Macondray & Co. v. Benito

G.R. No. 43014 · 1935-09-24 · J. GODDARD, J.: · Primary: Civil; Secondary: Commercial
REITERATION

Facts

The Antecedents: Macondray & Co., Inc. (plaintiff-appellant) sought to recover over P2,500, plus 12% annual interest, from Feliciano Benito and Sebastian Ocampo (defendants-appellees). The debt arose from the unpaid balance of personal properties purchased by the defendants on an installment plan, secured by two chattel mortgages. Procedural History: The parties submitted the case to the lower court on a stipulation of facts. The core legal question was whether Section 1454-A of the Civil Code (Act No. 4122) barred the plaintiff from recovering the unpaid balance after they foreclosed the chattel mortgages. The Appeal: The lower court ruled in favor of the defendants, holding that Act No. 4122 prohibited the plaintiff from seeking the unpaid balance after foreclosure. The plaintiff appealed, assigning errors related to the constitutionality of Act No. 4122, its application to the case, and the dismissal of their complaint.

Issue(s)

Whether the plaintiff-appellant is entitled to recover the unpaid balance of the purchase price after foreclosing the chattel mortgages on the personal properties sold on installment. Whether Act No. 4122 of the Philippine Legislature (Article 1454-A of the Civil Code) is applicable to the case and bars the recovery of the unpaid balance.

Ruling

The Supreme Court affirmed the judgment of the lower court, dismissing the plaintiff's complaint. The Court held that under Article 1454-A of the Civil Code, once the vendor elects to foreclose the chattel mortgage on personal property sold on installments, the vendor has no further action against the purchaser for the recovery of any unpaid balance, and any agreement to the contrary is null and void.

Ratio Decidendi

On Issue 1: The Supreme Court held that the plaintiff-appellant was not entitled to recover the unpaid balance after foreclosing the chattel mortgages. This was based on the explicit provisions of Article 1454-A of the Civil Code, as amended by Act No. 4122. The article clearly states that if the vendor chooses to foreclose the mortgage, they "have no further action against the purchaser for the recovery of any unpaid balance owing by the same." This prohibition is absolute and applies regardless of any stipulation to the contrary, which is declared null and void.

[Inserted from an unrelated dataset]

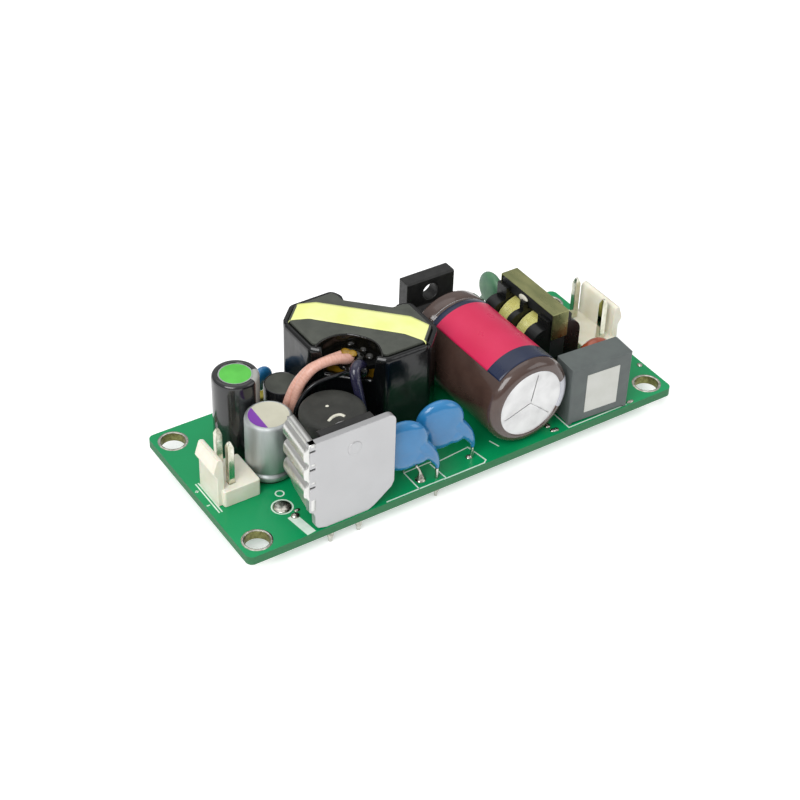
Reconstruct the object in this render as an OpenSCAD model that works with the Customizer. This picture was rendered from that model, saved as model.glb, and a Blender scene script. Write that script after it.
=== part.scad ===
// Open frame power supply: one board with all its parts standing on it.
// Millimetres, +Z up. The origin is the centre of the four mounting holes on
// the underside of the board, and +X runs towards the input header.

/* [Board] */
// Length of the board
board_l = 86.4; // [86:0.1:92]
// Width of the board
board_w = 35.6; // [35.6:0.1:40]
// Thickness of the board
board_t = 1.6; // [1.2:0.1:2]
// Radius of the board's corners
board_r = 1.2; // [0.2:0.1:2.5]
// Distance of each mounting hole from both edges
hole_inset = 3.3; // [3:0.1:3.4]
// Clear diameter of a mounting hole
hole_d = 4.2; // [3:0.1:4.4]
// Outer diameter of the plated ring round a mounting hole
ring_d = 5.2; // [5:0.1:5.8]
// How far the trimmed leads reach below the board
lead_drop = 2.2; // [2:0.1:3]

/* [Headers] */
// Pitch of the two output pins
output_pitch = 3.96; // [3.5:0.01:4.2]
// Distance between the two input pins
input_pitch = 7.92; // [7.5:0.01:8]
// Side of a square header pin
pin_s = 1.14; // [0.6:0.01:1.2]
// Height of a header's base block
header_h = 3.3; // [2.5:0.1:4]
// Height of the locking wall above the board
lock_h = 9.7; // [9:0.1:12]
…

The Court emphasized that the vendor's remedy is limited to the property included in the mortgage when foreclosure is chosen. On Issue 2: The Supreme Court found that Act No. 4122 was applicable to the case. The parties' stipulation of facts indicated that the promissory notes were executed after the law's enactment, and the transaction fell within its scope. The lower court correctly applied the law by absolving the defendants. Furthermore, the Supreme Court declined to rule on the constitutionality of Act No. 4122 because this issue was not raised in the pleadings before the trial court. The general rule is that constitutional questions not raised or passed upon below will not be considered on appeal, especially when the statute is not essential to the jurisdiction of the courts. Since the plaintiff elected to foreclose its mortgage, the application of Article 1454-A was directly pertinent to the case, rendering the constitutional challenge unnecessary for the resolution of the appeal.

Main Doctrine

Article 1454-A of the Civil Code, as amended by Act No. 4122, mandates that in installment sales of personal property where a chattel mortgage is constituted as security, the vendor's choice between canceling the sale or foreclosing the mortgage is exclusive. If the vendor elects to foreclose the mortgage, they are barred from pursuing any further action against the purchaser for any unpaid balance, and any stipulation to the contrary is void. This provision aims to prevent oppressive collection practices by limiting the vendor's recourse to the mortgaged property.